- _WHAT IS ASKED_: Will you repeat only the lines beginning at the one that mentions "make_centre_cap()" and ending at the one that mentions "points = [vertex.co", both of them included, exactly?

- _DATA EXTRACT_:

═══

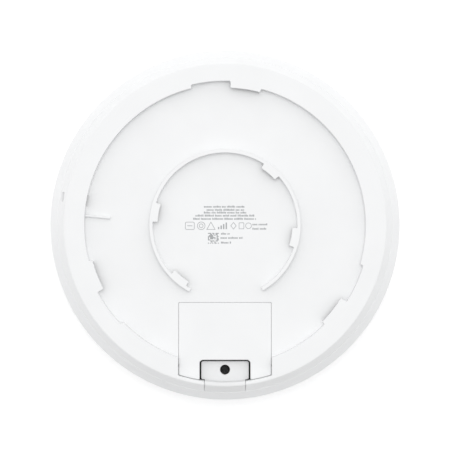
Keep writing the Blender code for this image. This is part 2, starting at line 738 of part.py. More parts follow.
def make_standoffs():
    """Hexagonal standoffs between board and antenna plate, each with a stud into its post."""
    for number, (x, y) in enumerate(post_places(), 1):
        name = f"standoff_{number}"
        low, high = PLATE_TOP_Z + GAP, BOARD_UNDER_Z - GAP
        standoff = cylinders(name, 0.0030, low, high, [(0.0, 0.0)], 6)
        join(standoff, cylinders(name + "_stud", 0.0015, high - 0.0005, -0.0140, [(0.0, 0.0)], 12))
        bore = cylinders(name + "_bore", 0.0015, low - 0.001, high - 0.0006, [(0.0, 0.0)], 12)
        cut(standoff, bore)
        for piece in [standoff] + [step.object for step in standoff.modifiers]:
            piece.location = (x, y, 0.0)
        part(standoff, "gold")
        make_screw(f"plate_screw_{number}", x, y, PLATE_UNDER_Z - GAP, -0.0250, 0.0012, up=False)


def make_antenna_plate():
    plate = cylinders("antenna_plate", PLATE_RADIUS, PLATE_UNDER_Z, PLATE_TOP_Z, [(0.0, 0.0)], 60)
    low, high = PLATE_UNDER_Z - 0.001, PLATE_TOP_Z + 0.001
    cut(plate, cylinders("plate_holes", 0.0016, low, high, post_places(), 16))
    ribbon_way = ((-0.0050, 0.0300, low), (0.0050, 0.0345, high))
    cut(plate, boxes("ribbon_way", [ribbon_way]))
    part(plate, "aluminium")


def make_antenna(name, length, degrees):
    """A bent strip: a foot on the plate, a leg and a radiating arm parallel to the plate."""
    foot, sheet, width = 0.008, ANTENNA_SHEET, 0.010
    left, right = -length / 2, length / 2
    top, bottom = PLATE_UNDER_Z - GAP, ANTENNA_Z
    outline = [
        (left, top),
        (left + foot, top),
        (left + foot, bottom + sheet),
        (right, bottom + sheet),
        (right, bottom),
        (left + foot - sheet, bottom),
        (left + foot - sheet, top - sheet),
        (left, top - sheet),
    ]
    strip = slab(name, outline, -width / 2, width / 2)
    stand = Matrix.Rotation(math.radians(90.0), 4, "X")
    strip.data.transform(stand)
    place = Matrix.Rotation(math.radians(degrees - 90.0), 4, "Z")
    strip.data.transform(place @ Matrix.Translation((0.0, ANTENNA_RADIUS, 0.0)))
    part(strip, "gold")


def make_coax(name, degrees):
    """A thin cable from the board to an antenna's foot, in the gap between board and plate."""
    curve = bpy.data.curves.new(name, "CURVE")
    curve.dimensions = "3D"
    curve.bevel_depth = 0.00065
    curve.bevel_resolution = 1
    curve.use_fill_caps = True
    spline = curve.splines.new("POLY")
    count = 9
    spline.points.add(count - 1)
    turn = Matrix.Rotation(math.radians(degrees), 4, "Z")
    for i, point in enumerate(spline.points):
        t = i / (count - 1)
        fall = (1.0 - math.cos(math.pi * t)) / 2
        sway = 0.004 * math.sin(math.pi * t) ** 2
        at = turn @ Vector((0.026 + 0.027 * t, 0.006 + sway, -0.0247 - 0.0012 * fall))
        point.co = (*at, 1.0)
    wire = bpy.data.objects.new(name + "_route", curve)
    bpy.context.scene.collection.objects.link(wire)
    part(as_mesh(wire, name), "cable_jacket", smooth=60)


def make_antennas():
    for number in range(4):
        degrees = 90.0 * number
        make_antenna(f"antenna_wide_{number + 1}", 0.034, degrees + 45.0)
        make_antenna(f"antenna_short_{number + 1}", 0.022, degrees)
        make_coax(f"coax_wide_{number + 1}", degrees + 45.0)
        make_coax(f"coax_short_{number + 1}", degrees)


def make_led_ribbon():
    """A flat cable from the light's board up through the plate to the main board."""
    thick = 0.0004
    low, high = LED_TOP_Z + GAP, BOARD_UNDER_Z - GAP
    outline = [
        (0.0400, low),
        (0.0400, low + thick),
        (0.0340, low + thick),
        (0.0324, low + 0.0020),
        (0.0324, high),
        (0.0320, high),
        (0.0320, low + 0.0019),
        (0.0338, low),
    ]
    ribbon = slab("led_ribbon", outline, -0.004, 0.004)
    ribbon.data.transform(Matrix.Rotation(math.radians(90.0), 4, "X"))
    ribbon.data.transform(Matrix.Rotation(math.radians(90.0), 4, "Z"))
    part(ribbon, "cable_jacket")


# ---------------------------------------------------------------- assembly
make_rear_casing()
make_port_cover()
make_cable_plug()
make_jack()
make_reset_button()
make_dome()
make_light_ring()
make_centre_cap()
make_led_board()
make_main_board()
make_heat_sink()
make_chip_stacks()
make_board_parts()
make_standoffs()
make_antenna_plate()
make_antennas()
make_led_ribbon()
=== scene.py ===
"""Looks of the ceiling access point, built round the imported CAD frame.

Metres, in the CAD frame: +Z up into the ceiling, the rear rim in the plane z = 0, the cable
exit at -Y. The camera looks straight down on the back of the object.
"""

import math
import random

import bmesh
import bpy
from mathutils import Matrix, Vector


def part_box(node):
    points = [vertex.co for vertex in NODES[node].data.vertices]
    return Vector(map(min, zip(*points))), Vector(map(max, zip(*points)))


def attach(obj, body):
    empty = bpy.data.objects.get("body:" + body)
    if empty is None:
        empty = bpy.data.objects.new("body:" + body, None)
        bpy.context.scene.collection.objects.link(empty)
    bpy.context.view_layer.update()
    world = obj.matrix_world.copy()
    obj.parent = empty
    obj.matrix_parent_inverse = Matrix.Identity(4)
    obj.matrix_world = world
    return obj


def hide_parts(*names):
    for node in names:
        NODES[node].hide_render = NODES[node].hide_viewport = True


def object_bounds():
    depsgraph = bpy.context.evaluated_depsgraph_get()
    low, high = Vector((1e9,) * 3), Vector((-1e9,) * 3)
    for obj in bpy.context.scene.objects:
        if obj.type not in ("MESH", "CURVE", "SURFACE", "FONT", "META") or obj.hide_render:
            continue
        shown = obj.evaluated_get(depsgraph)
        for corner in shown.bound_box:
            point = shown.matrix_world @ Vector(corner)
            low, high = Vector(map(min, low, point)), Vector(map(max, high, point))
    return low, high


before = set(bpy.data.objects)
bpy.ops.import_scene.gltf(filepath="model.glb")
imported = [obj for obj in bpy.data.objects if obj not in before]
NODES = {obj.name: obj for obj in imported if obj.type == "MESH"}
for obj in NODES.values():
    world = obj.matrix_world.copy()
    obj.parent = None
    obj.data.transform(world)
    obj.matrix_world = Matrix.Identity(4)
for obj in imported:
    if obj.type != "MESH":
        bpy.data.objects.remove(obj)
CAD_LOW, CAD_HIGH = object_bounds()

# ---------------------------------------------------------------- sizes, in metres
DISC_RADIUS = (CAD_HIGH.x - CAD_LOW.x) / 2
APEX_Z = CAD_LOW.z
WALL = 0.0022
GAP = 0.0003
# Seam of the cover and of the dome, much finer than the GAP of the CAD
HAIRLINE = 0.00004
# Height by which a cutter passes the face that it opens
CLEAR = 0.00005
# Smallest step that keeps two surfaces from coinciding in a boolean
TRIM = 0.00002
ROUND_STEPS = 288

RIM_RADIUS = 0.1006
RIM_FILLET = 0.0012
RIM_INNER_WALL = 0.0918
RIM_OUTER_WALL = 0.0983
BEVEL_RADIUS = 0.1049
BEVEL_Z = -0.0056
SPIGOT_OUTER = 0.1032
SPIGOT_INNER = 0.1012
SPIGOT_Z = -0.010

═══

- _WORKED SOLUTION_:
make_centre_cap()
make_led_board()
make_main_board()
make_heat_sink()
make_chip_stacks()
make_board_parts()
make_standoffs()
make_antenna_plate()
make_antennas()
make_led_ribbon()
=== scene.py ===
"""Looks of the ceiling access point, built round the imported CAD frame.

Metres, in the CAD frame: +Z up into the ceiling, the rear rim in the plane z = 0, the cable
exit at -Y. The camera looks straight down on the back of the object.
"""

import math
import random

import bmesh
import bpy
from mathutils import Matrix, Vector


def part_box(node):
    points = [vertex.co for vertex in NODES[node].data.vertices]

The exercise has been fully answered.